Dr. Kendall and others are calling for a public health approach to prevent the harms of substance use. Such an approach is evidence based and will promote health equity. As a registered nurse, I support harm reduction because it is consistent with ethical and professional standards of nursing practice. Our standards call for nurses to base their practice on the best evidence available and to advocate for change to policies that promote health equity.  For people experiencing some of the greatest harms of substance use, harm reduction strategies can open the door to much needed health and social services. However, harm reduction is not enough.  We need drug policy reform.  In the work myself and other colleagues have done on harm reduction, we have highlighted the importance of decriminalization of currently illegal drugs, including marijuana, as well as a regulated market for drugs as a way to reduce harms of substance use.

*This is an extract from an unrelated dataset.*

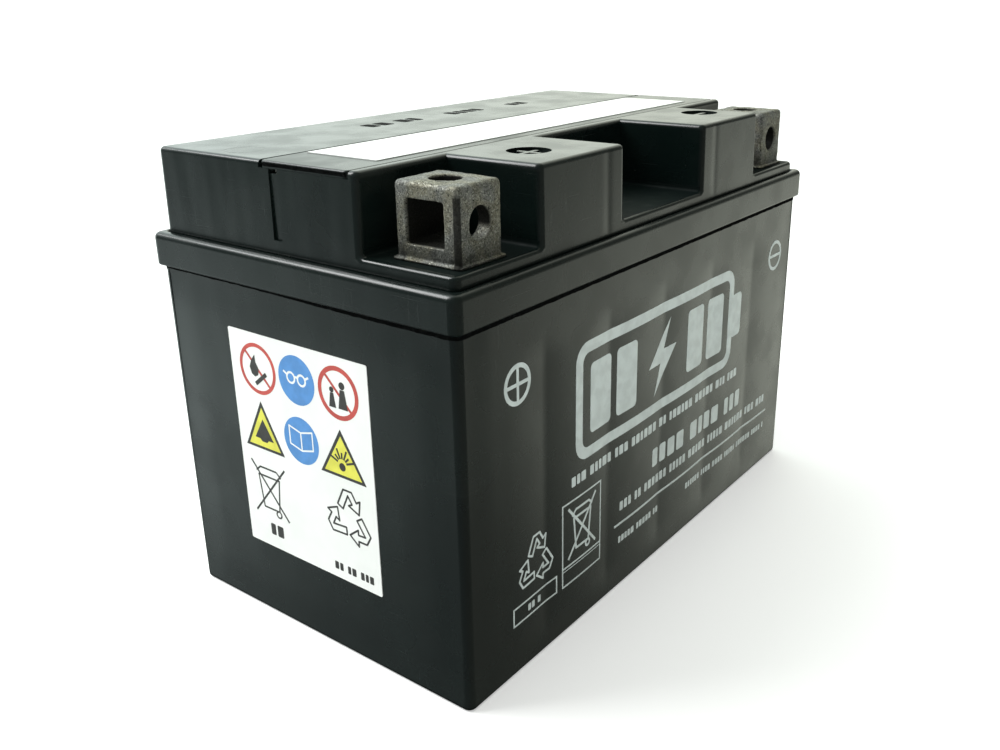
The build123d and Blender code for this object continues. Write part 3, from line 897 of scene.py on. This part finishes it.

For further information, see http://www.canadianharmreduction.com/sites/default/files/HR%20Ethics,%20Laws,%20Social%20-%20Cdn%20Nse%20Assn%20-%202007.pdf.  Also, check out the Canadian Nurses Association Discussion Paper on Currently Illegal Drugs and Nursing http://www2.cna-aiic.ca/CNA/documents/pdf/publications/Harm_Reduction_2011_e.pdf

As nurses we have a great deal of knowledge to contribute to drug policy reform as the documents above attest. Keeping informed and being involved in drug policy debates is highly relevant to nurses, as is the prevention of harms of substance use and promotion of health equity.

Editor's Note:  Please see also a Letter to the Editor on this subject printed in the Vancouver Sun on March 31, 2012 by Drs. Paddy Rodney and Sally Thorne, members of the ARNBC Board of Directors.

ABOUT DR. BERNIE PAULY

Dr. Bernie Pauly is an Associate Professor in the School of Nursing, a Scientist with the Centre for Addictions Research of BC and member of the BC Core Public Health Functions Research Initiative. The focus of her research is promotion of health equity in policy and reducing health inequities associated with substance use, poverty and homelessness.  Her current research includes explicating values that shape public discourses about harm reduction and drug policy,  promotion of culturally safe care for people who use drugs and the  development of an equity lens for public health policy and programs as part of public health renewal in BC. She has co-authored two policy papers on harm reduction and drug policy regionally and nationally. In 2011, she was recognized as an Honorary Citizen of Victoria and was a recipient of a University of Victoria Community Leadership Award.

3 thoughts on “Legalizing Marijuana: The Importance of Nursing Knowledge to Inform Drug Policy, by Bernie Pauly RN”

  1. Dead on! Nice to see nurses wading in on this from a policy/public health approach. Well done ARNBC. Really appreciate the thoughtful and thought-provoking posts in your blog, as well as the comments and observations. Keep it up.

  2. Our society’s continued criminalization of drugs has not only paradoxically fuelled the illicit drug trade and all of its ill effects, but also created an impossible situation for so many of our chronically ill and dying patients for whom the very substances that might provide comfort are withheld or obtained with difficulty. The role of nursing is to assist on both the individual level of care and to look at what are the causes and effects to human misery and ill health in our communities and society. As a group of health professionals, we in nursing try to figure out how to address these dilemmas. While we know that there were good intentions underlying the US’s “War on Drugs,” nursing’s front-line position allows us to see how misguided and damaging that kind of idealistic and simplistic policy perspective can be when it is put into action. This policy has failed miserably and to have our federal government fall into the same mindset would only continue down this road of failure. With good controls, regulation, teaching and public input we can create safe and workable policies for these substances. Rebuilding a nursing voice and perceptive through the Association in BC is creating a means for the intelligence that comes from expert nursing knowledge to be applied to these complex and critically important public policy issues for both our provincial and federal governments.